Il riferimento della disciplina del ravvedimento operoso speciale alla possibile definizione delle comunicazioni di irregolarità, fa sorgere non pochi dubbi applicativi.

In base ad una prima interpretazione restrittiva, nell’ipotesi di omesso versamento, non sembra possibile avvalersi del ravvedimento operoso speciale. Infatti, si tratta di una violazione riconducibile alla possibilità di definizione delle comunicazioni di irregolarità (cfr. “Il ravvedimento speciale: l’ambito applicativo limitato” del 2 gennaio 2023). Si consideri, ad esempio, il caso in cui il contribuente abbia omesso il versamento del saldo delle imposte sui redditi risultanti dal Modello Redditi 2022 (periodo d’imposta 2021). In tale ipotesi, se la soluzione restrittiva prospettata fosse corretta, il contribuente avrebbe a disposizione due soluzioni. In primis, potrebbe sempre ricorrere al ravvedimento operoso ordinario. In alternativa, il contribuente potrebbe attendere la notifica della comunicazione di irregolarità con l’irrogazione della sanzione del 3 per cento anziché del 10.

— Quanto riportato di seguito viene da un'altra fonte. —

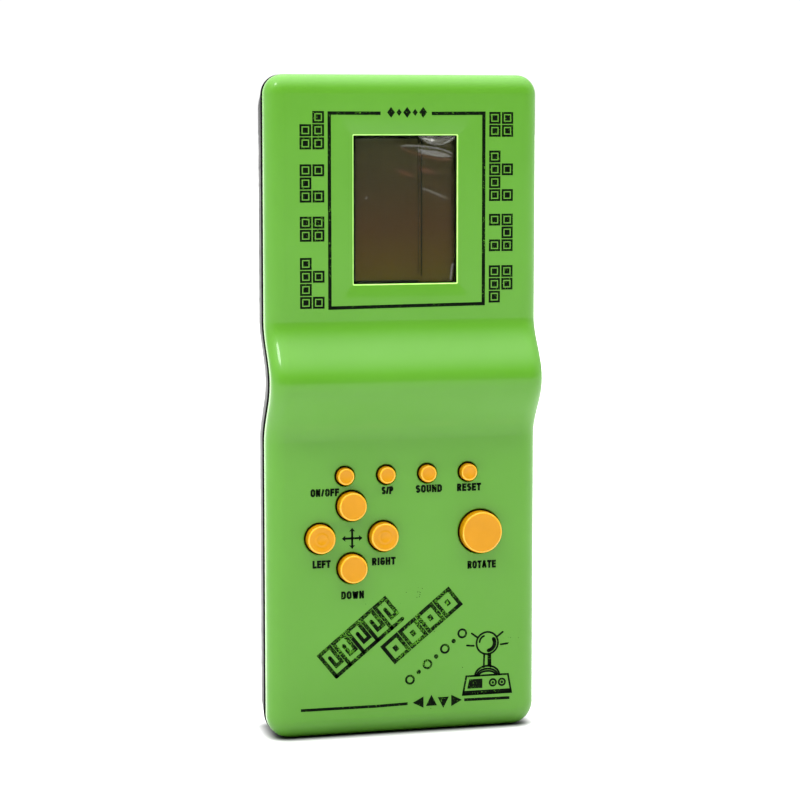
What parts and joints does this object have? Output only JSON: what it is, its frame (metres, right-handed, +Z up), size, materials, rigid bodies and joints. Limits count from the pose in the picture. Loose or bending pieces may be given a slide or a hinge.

Sembra però possibile interpretare diversamente il rinvio alle violazioni definibili ai sensi dei commi da 153 a 159 per le quali sarebbe inibito il ravvedimento operoso speciale. Tale inibizione dovrebbe infatti trovare applicazione esclusivamente nei casi in cui il contribuente abbia già ricevuto la comunicazione di irregolarità i cui termini di pagamento non sono ancora scaduti alla data del 1° gennaio 2023, oppure per le comunicazioni già ricevute le cui rateazioni sono già in corso. In questo caso, l’unica soluzione e beneficio consisterebbe nella riduzione delle sanzioni (per le sole rate non ancora scadute) dal 10 al 3 per cento. Invece, gli omessi versamenti, non ancora constatati, potrebbero essere ricondotti nell’ambito applicativo del ravvedimento speciale. Se tale soluzione fosse corretta, l’omesso versamento dovrebbe essere considerato quale violazione riguardante le dichiarazioni validamente presentate.

Se la soluzione prospettata fosse corretta, la sanzione irrogabile per l’omesso versamento, pari al 30 per cento, risulterebbe di fatto ridotta all’1,67 per cento. Il punto dovrà però essere chiarito dall’Agenzia delle Entrate.

A tal proposito un altro elemento che depone in senso favorevole a quest’ultima interpretazione è la mancanza di un obbligo posto a carico dell’Agenzia delle Entrate di notifica delle comunicazioni di irregolarità. L’Amministrazione finanziaria si è da tempo uniformata alla tesi della Corte di Cassazione. Nell’ipotesi in cui la violazione commessa si sostanzi in un mancato pagamento di una somma che la Comunicazione di irregolarità è in grado di individuare senza rettificare la dichiarazione fiscale non sussiste, secondo la Suprema Corte, l’obbligo di notificare preventivamente la Comunicazione di irregolarità. In tale ipotesi, applicando tale principio, il contribuente si troverebbe escluso dalla possibilità di definire gli omessi versamenti con l’applicazione della sanzione ridotta nella misura del 3 per cento in luogo di quella del 10 per cento. Per tale ragione sembra corretta la seconda soluzione secondo cui il ravvedimento operoso speciale può essere utilizzato anche per regolarizzare gli omessi versamenti. L’unica causa che inibisce tale regolarizzazione, consiste nella precedente contestazione della violazione.